Alex's solution neatly encapsulates the emerging role of universities in bolstering a failing market economy. (A good point - how would one recognise international excellence in such a subjective and self-serving field as "media studies"? The simplest solution is for HEFCE to withdraw all funding from such areas and concentrate on the STEM subjects on which our economic future depends.) So that academia could be fully market-serving, I presume? Come to that why not close down all departments not fixated on industry?
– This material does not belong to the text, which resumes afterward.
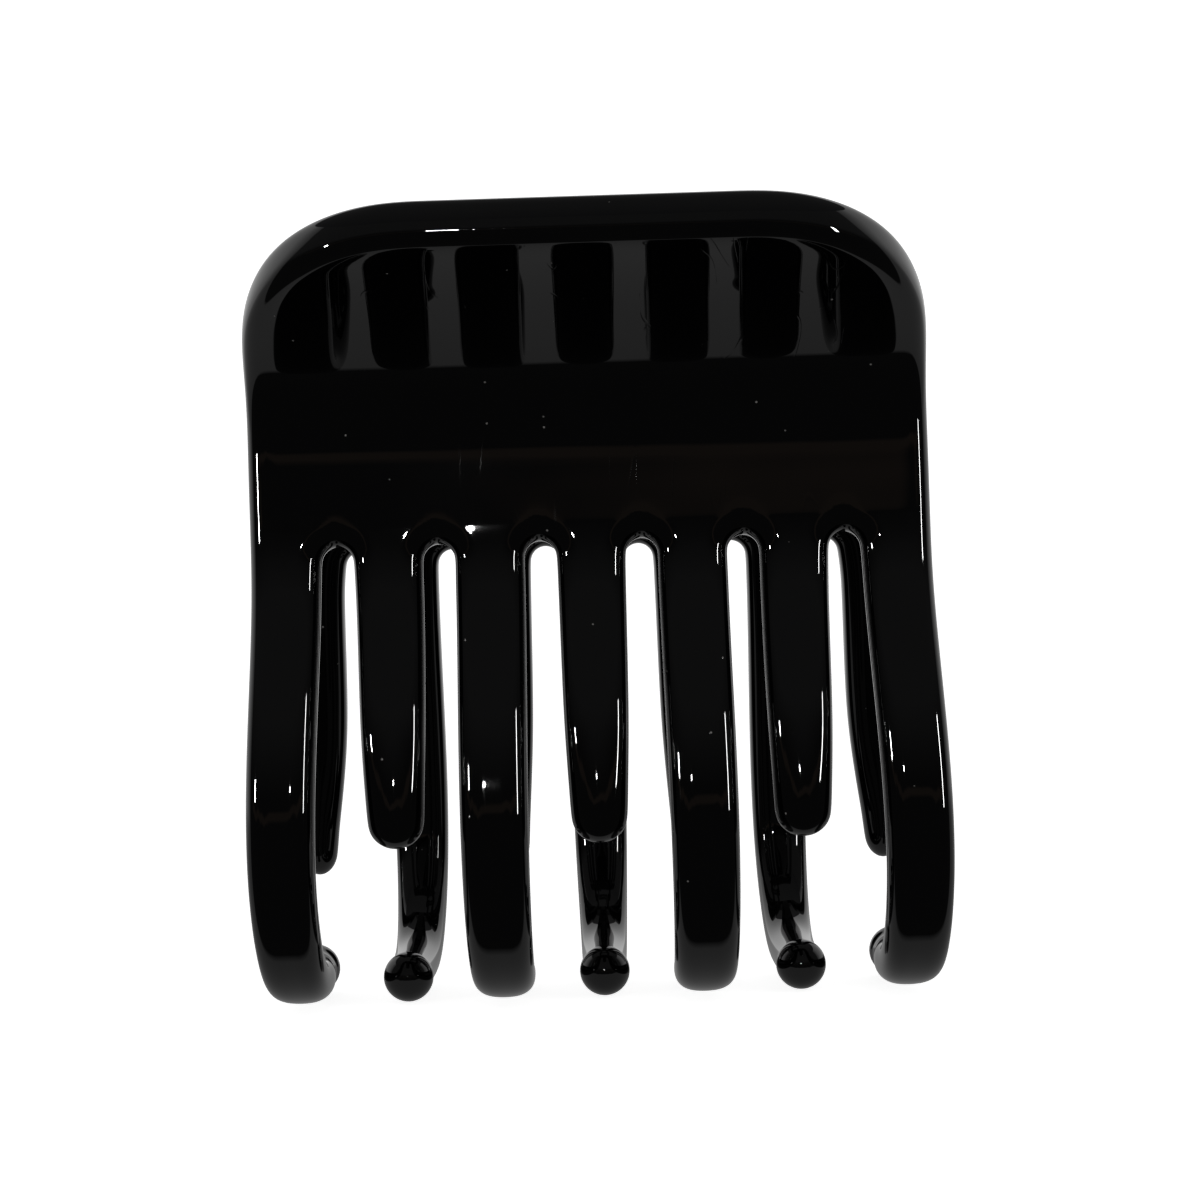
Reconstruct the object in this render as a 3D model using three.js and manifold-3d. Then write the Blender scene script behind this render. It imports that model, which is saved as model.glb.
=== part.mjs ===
// A claw clip for hair: two moulded plastic jaws that turn on a steel pin, and the torsion
// spring around the pin that keeps them shut.
//
// Millimetres, +Z up, +X along the hinge. The closed clip stands on its teeth: the origin is on the
// surface it stands on, under the middle of the clip. The front jaw is on the -Y side.
//
// A jaw is worked out as a flat blank and then bent. On the blank, u runs across the clip, s runs
// from the rim of the wing down to the tips of the teeth, and w is the height above the middle of
// the plate, towards the outside of the clip. The bend turns s into a curve in the YZ plane.

import * as THREE from "three";
import { mergeVertices } from "three/addons/utils/BufferGeometryUtils.js";
import Module from "manifold-3d";

const wasm = await Module();
wasm.setup();

// ---- Driving dimensions ----------------------------------------------------------------------

const halfWidth = 30.2;
const plateThickness = 4.5;
const edgeRadius = 1.6; // rounding of every edge of the plate
const cornerRadius = 15.3; // corners of the wing, on the blank

const toothPitch = 9;
const toothCount = 7;
const slotRadius = 1.45; // half the gap between two teeth, at its rounded top
const slotTop = 36.2; // s of the slots' tops

// Stations [s, degrees from straight down, towards the middle of the clip] of the way the plate
// heads. The wing leans out, the waist is upright, and the teeth bulge and curl in.
const bend = [
  [0, 66],
  [11.5, 54.5],
  [18.6, 47.5],
  [22.8, 24],
  [28, 0],
  [32, 0],
  [45, -11.5],
  [63, 0],
  [72, 36],
  [82, 86],
  [91.3, 92],
];
const waist = 30; // s of the narrowest place between the jaws
const waistFace = 14.8; // from the middle of the clip out to the face of the waist

// Stations [s, scale] of the width: the wing widens towards the waist, and the back jaw's teeth
// close inside the front jaw's.
const wingSpread = [[0, 0.96], [9, 0.968], [20, 0.995], [31, 1], [38, 1]];
const frontSpread = [...wingSpread, [63, 1.027], [87, 1]];
const backSpread = [...wingSpread, [63, 0.9775], [87, 1]];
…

its funny this only comes from a professor at Warwick" and one at "bristol" maybe they are going to feel the pinch..credit crunchy 2008 heading towards 2009. so called light weights climbing up the RAE rankings.in my opinion this is just the old boys club paranoid about funding. like with any other evaluation about grading or ranking there will be some criticism..but the RAE truly does reflect the fact too much money has been going to the wrong places and some places deserve more funding.
RAE grade inflation has less to do with the environment of so-called continuous improvement than with the conflict involved in being a panel member at all. Individual members may be nominated by subject associations; chairs and vice-chairs have in the past been answerable to the same bodies in open feedback sessions. There is no blame attached to the people concerned, but asking them to be both completely objective and to represent the interests of a subject community is clearly problematic. It's another example of the way an exercise designed to identify international excellence started from a parochial set of assumptions.
Who cares if grades were inflated? The RAE is about allocating money to British institutions. It has absolutely nothing to do with establishing the international strength of the UK's research. Tomorrow China may conduct their version of RAE and "prove" that 80% of all their research is "world leading" (maybe they'll give their researchers 5*)... It's absurd that some people seem to believe that a UK study of UK institutions somehow can show anything about how these institutions are doing compared to institutions not included in the study.
Don't blame other countries for UK's incompetence in research. Whether other countries inflate their do it or not does not change the fact that the RAE is just a useless exercise.